Austronesian language spoken in Maluku, Indonesia

Ambelau (Bahasa Ambelau) is an Austronesian language; in 1989, it was spoken by about 5,700 Ambelau people, of whom more than 5,000 lived on the Indonesian island Ambelau (Pulau Ambelau) and most others in the village Wae Tawa of the nearby island Buru (Pulau Buru).

The language is traditionally classified in a Central Maluku branch of Malayo-Polynesian languages; more recent classifications have placed it with the Sula–Buru languages. Although Ambelau island is only 20 km away from the much larger Buru island (population 135,000), the Ambelau language is rather different from all languages and dialects of Buru.
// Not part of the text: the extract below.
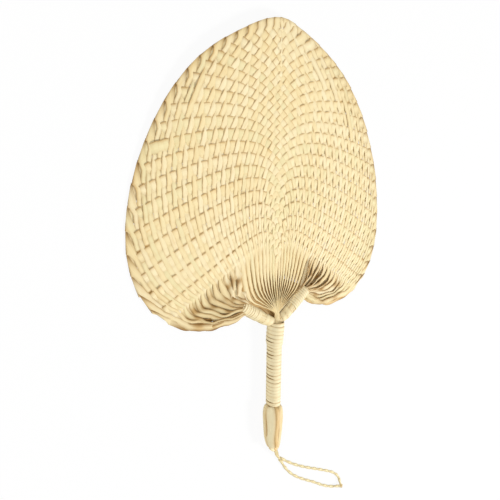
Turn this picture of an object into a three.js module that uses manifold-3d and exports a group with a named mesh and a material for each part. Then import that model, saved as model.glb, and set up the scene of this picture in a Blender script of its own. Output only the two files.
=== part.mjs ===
// Woven straw hand fan: a peach-shaped blade of crossed leaf strips, gathered into two bound
// shoulders and a wound straw handle, with a folded leaf butt and a twisted hanging loop.
// Millimetres. It lies on the plane Z = 0, its handle along -Y, the domed face up.
import * as THREE from 'three';
import { mergeVertices } from 'three/addons/utils/BufferGeometryUtils.js';
import Module from 'manifold-3d';

const wasm = await Module();
wasm.setup();

// Clearances between pieces that touch in the real fan, the second one where strips cross.
const GAP = 0.35;
const CROSSING_GAP = 0.5;

// Blade: overall sizes, dome height and the plaited edge.
const BLADE_HEIGHT = 261;
const HALF_WIDTH = 141;
const CROWN = 8;
const EDGE_WIDTH = 4.2;
const EDGE_THICKNESS = 3;
const EDGE_FLAT = 0.5;
const EDGE_STEPS = 44;

// Strips: how many leaves each side of the model stands for as one band, and their section.
const STRIPS_PER_SIDE = 10;
const STRIP_THICKNESS = 0.8;
const STRIP_FILL = 0.84;
const STRIPS_IN_SHOULDER = 4;

// Neck: where the strips stop crossing and run on as free ribs into the pleats.
const NECK_RISE = 10;
const RIB_LENGTH = 66;
const PLEAT_RADIUS = 30;
const PLEAT_THICKNESS = 4.4;

// Shoulders: two bundles of strips, each bound with one thin strip.
const SHOULDER_RADIUS = 5.2;
const SHOULDER_ROOT_RADIUS = 2.9;
const SHOULDER_LENGTH = 45;
const SHOULDER_BEND = 16;
const SHOULDER_SIDES = 12;
const LEFT_SHOULDER_ANGLE = 58;
const RIGHT_SHOULDER_ANGLE = 49;
const SHOULDER_TURNS = 8;
const SHOULDER_PITCH = 2.8;
const SHOULDER_STRIP_WIDTH = 2.2;
const SHOULDER_STRIP_THICKNESS = 0.7;

// Handle: a core of straw wound with one flat strip.
const CORE_RADIUS = 6.2;
const WOUND_LENGTH = 79;
const WINDING_TURNS = 22;
const WINDING_STRIP_WIDTH = 2.9;
const WINDING_STRIP_THICKNESS = 0.9;
const WINDING_STEPS = 18;
const BINDING_STEPS = 12;

// Butt: six folded leaves round the core's lower end.
const BUTT_LENGTH = 47.5;
const BUTT_TOP_RADIUS = 7.6;
const BUTT_RADIUS = 9.6;
const BUTT_TIP_RADIUS = 3.7;
const LEAF_THICKNESS = 1.5;
const BUTT_SEAMS = [-75, -22, 22, 70, 150, 210, 285];

// Hanging loop: cord, the neck that it swings on and the knot at its far end.
const CORD_DIAMETER = 2.3;
const NECK_BALL_RADIUS = 1.7;
const NECK_CORD_RADIUS = 1.2;
const TOGGLE_RADIUS = 1.6;
const TOGGLE_LENGTH = 5;
const KNOT_RADIUS = 2.5;
const CORD_SIDES = 8;
const CORD_STEPS = 36;

// Places worked out from the sizes, counted from the butt's end before the model is centred.
const NECK_Y = BUTT_LENGTH + WOUND_LENGTH;
const LOBE_Y = NECK_Y + NECK_RISE;
const FAN_LENGTH = LOBE_Y + BLADE_HEIGHT;
const CURVATURE = CROWN / HALF_WIDTH ** 2;
const EDGE_DROP = CURVATURE * (HALF_WIDTH - EDGE_WIDTH / 2) ** 2;
const AXIS_Z = EDGE_DROP + EDGE_THICKNESS / 2 - EDGE_FLAT;
const degrees = Math.PI / 180;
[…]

The preservation of the language was also unaffected by the fact that Ambelau people compose only half of the Ambelau island population, and the communication with the Bugis and Javanese people composing the other half usually occurs in the official language of the country, Indonesian. The Ambelau language has no dialectal variation; so the Ambelau community on Buru island speaks identical language to that used on Ambelau. The language has no writing system.

The most detailed study of Ambelau language was conducted in the 1980s by Charles E. Grimes and Barbara Dix Grimes – Australian missionaries and ethnographers, active members of SIL International (they should not be confused with Joseph E. Grimes and Barbara F. Grimes, Charles' parents, also known Australian ethnographers).